In the early days of government regulation, scientism seemed to work. The questions we faced -- is it safe to drink water that's green and stinky with effluent? -- were easy ones for science to handle. But even without any malicious intervention, we've now moved into an era when experts won't always produce an unobjectionable definite answer. The uncertainties are huge, as are the risks of making a wrong choice. In this era, it's not enough to trust the experts, because the experts aren't expert enough. The public must take on questions of science-based policy, understanding both what is known and what is unknown, and biting our own bullet in making policy choices. Legitimacy comes not from objective findings of fact but from an informed democratic decision to accept certain risks.
Unfortunately, the failure of scientism rarely inspires the public to actively engage in the process of considering policy and weighing the science behind it. Instead, people swing into an ultra-skepticism about science, figuring that the experts must not know anything. In the words of Homer Simpson: "Facts, schmacts. You can use facts to prove anything."
My point is not to dismiss science or expert inquiry. The difficulty of the problems facing our society demands a division of labor in which specialized data can be produced by people skilled in scientific techniques. What is needed is for the public to be vigilant about how that data is used. We know how to do this when the decisions to be made are personal ones -- we trust the National Weather Service to tell us how likely they think it is to rain tomorrow, but we don't expect them to tell us whether to lug around our umbrellas.
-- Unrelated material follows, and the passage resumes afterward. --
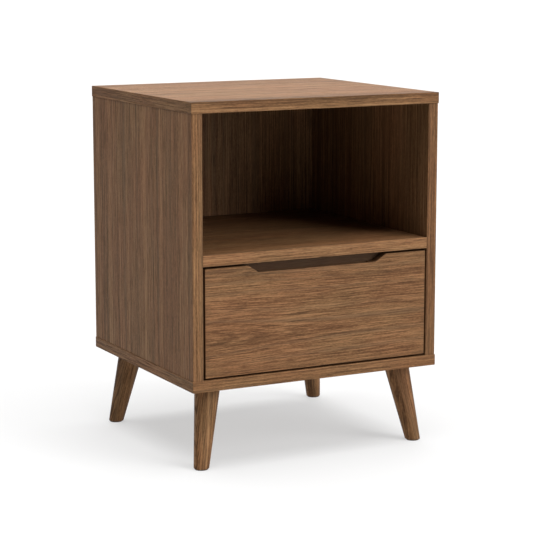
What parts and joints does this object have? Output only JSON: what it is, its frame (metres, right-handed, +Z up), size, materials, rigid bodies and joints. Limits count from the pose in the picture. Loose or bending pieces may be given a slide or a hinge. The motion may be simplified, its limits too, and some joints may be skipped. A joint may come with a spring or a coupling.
{
  "type": "nightstand",
  "caption": "Bedside cabinet on splayed tapered legs, with an open compartment above an inset drawer with a notched finger pull.",
  "frame": {"origin": "on the floor, under the middle of the cabinet", "axes": "+Z up, +Y towards the back, +X to the right of a person facing the drawer"},
  "size_m": [0.45, 0.4, 0.59],
  "materials": {
    "walnut": "satin lacquer",
    "drawer_box_wood": "matt stained",
    "dowel_wood": "raw",
    "felt": "felt",
    "screw_steel": "zinc plated",
    "slide_steel": "zinc plated",
    "ball_steel": "polished",
    "black_plastic": "matte"
  },
  "bodies": {
    "cabinet": {"top_panel": "walnut", "bottom_panel": "walnut", "left_side_panel": "walnut", "right_side_panel": "walnut", "shelf_panel": "walnut", "back_panel": "walnut", "carcass_dowels": "dowel_wood", "back_panel_screws": "screw_steel", "leg_front_left": "walnut", "leg_front_right": "walnut", "leg_back_left": "walnut", "leg_back_right": "walnut", "foot_pad_front_left": "felt", "foot_pad_front_right": "felt", "foot_pad_back_left": "felt", "foot_pad_back_right": "felt", "leg_hanger_bolts": "screw_steel", "leg_threaded_inserts": "screw_steel", "cabinet_slide_screws": "screw_steel", "left_slide_cabinet_member": "slide_steel", "right_slide_cabinet_member": "slide_steel"},
    "drawer": {"drawer_front": "walnut", "drawer_inner_front": "drawer_box_wood", "drawer_left_side": "drawer_box_wood", "drawer_right_side": "drawer_box_wood", "drawer_back": "drawer_box_wood", "drawer_bottom": "drawer_box_wood", "drawer_box_dowels": "dowel_wood", "drawer_front_screws": "screw_steel", "drawer_slide_screws": "screw_steel", "left_slide_drawer_member": "slide_steel", "right_slide_drawer_member": "slide_steel"},
    "left_middle_member": {"left_slide_middle_member": "slide_steel"},
    "left_outer_cage": {"left_slide_outer_cage": "slide_steel", "left_slide_outer_balls": "ball_steel"},
    "left_inner_cage": {"left_slide_inner_cage": "slide_steel", "left_slide_inner_balls": "ball_steel"},
    "left_release_lever": {"left_slide_release_lever": "black_plastic"},
    "right_middle_member": {"right_slide_middle_member": "slide_steel"},
    "right_outer_cage": {"right_slide_outer_cage": "slide_steel", "right_slide_outer_balls": "ball_steel"},
    "right_inner_cage": {"right_slide_inner_cage": "slide_steel", "right_slide_inner_balls": "ball_steel"},
    "right_release_lever": {"right_slide_release_lever": "black_plastic"}
  },
  "joints": [
    {"name": "drawer_slide", "type": "slide", "parent": "cabinet", "child": "drawer", "axis": [0, -1, 0], "range_m": [0, 0.35]},
    {"name": "left_outer_cage_slide", "type": "slide", "parent": "cabinet", "child": "left_outer_cage", "axis": [0, -1, 0], "range_m": [0, 0.0875]},
    {"name": "left_middle_member_slide", "type": "slide", "parent": "cabinet", "child": "left_middle_member", "axis": [0, -1, 0], "range_m": [0, 0.175]},
    {"name": "left_inner_cage_slide", "type": "slide", "parent": "cabinet", "child": "left_inner_cage", "axis": [0, -1, 0], "range_m": [0, 0.2625]},
    {"name": "left_lever_pivot", "type": "hinge", "parent": "drawer", "child": "left_release_lever", "pos_m": [-0.19655, -0.024, 0.237], "axis": [1, 0, 0], "range_deg": [0, 10], "stiffness_Nm_per_rad": 0.05, "springref_deg": -2.86},
    {"name": "right_outer_cage_slide", "type": "slide", "parent": "cabinet", "child": "right_outer_cage", "axis": [0, -1, 0], "range_m": [0, 0.0875]},
    {"name": "right_middle_member_slide", "type": "slide", "parent": "cabinet", "child": "right_middle_member", "axis": [0, -1, 0], "range_m": [0, 0.175]},
    {"name": "right_inner_cage_slide", "type": "slide", "parent": "cabinet", "child": "right_inner_cage", "axis": [0, -1, 0], "range_m": [0, 0.2625]},
    {"name": "right_lever_pivot", "type": "hinge", "parent": "drawer", "child": "right_release_lever", "pos_m": [0.19655, -0.024, 0.237], "axis": [1, 0, 0], "range_deg": [0, 10], "stiffness_Nm_per_rad": 0.05, "springref_deg": -2.86}
  ],
  "couplings": [
    {"joint": "left_outer_cage_slide", "follows": "drawer_slide", "ratio": 0.25},
    {"joint": "left_middle_member_slide", "follows": "drawer_slide", "ratio": 0.5},
    {"joint": "left_inner_cage_slide", "follows": "drawer_slide", "ratio": 0.75},
    {"joint": "right_outer_cage_slide", "follows": "drawer_slide", "ratio": 0.25},
    {"joint": "right_middle_member_slide", "follows": "drawer_slide", "ratio": 0.5},
    {"joint": "right_inner_cage_slide", "follows": "drawer_slide", "ratio": 0.75}
  ]
}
The question is whether we can be similarly attentive data connoisseurs when the decision being made is a public one.
The Bush administration is far from falling into a naïve scientism. Instead, they gladly exploit the scientism embedded in public opinion and government. They get away with the stunts documented by the Union of Concerned Scientists because science-based policymaking is removed from the sphere of public debate. Internal scientific processes at the EPA and other agencies are expected to generate regulations. The Bush administration prefers implementing changes through the bureaucracy, because doing so shelters them from even the limited debate that goes on on the floor of Congress. It tries its best not to make a splash about things -- instructing Parks Service employees to phrase service cuts in innocuous language, or announcing lax pollution standards on Fridays when they won't be picked up and hammered by the media.
Thus nobody notices when the administration manipulates the process. A public that is increasingly distant from the production and use of science, and increasingly unable to critically evaluate scientific findings, is unable to respond. Complaints from opponents of the administration come off as further politicization of the issue, or as more proof that it's all a matter of opinion.
The worst manipulations are when information is suppressed. If the administration simply rejects scientific findings on climate change, for example, it's possible for an interested public to point to the science and argue that it should be interpreted differently and be used to justify a different policy. But if the administration keeps information out of public knowledge, then the public is deprived of the tools for critically assessing the government's performance.
The long-term solution to the Bush administration's tampering with science isn't to defend the inviolable objectivity of the experts. It's to cultivate an engaged and scientifically literate public that can monitor what we think we know, how we know it, and what we can do about it. If we don't have to trust the experts for everything, devious administrations can't hide their poor policy choices behind the rhetoric of "sound science."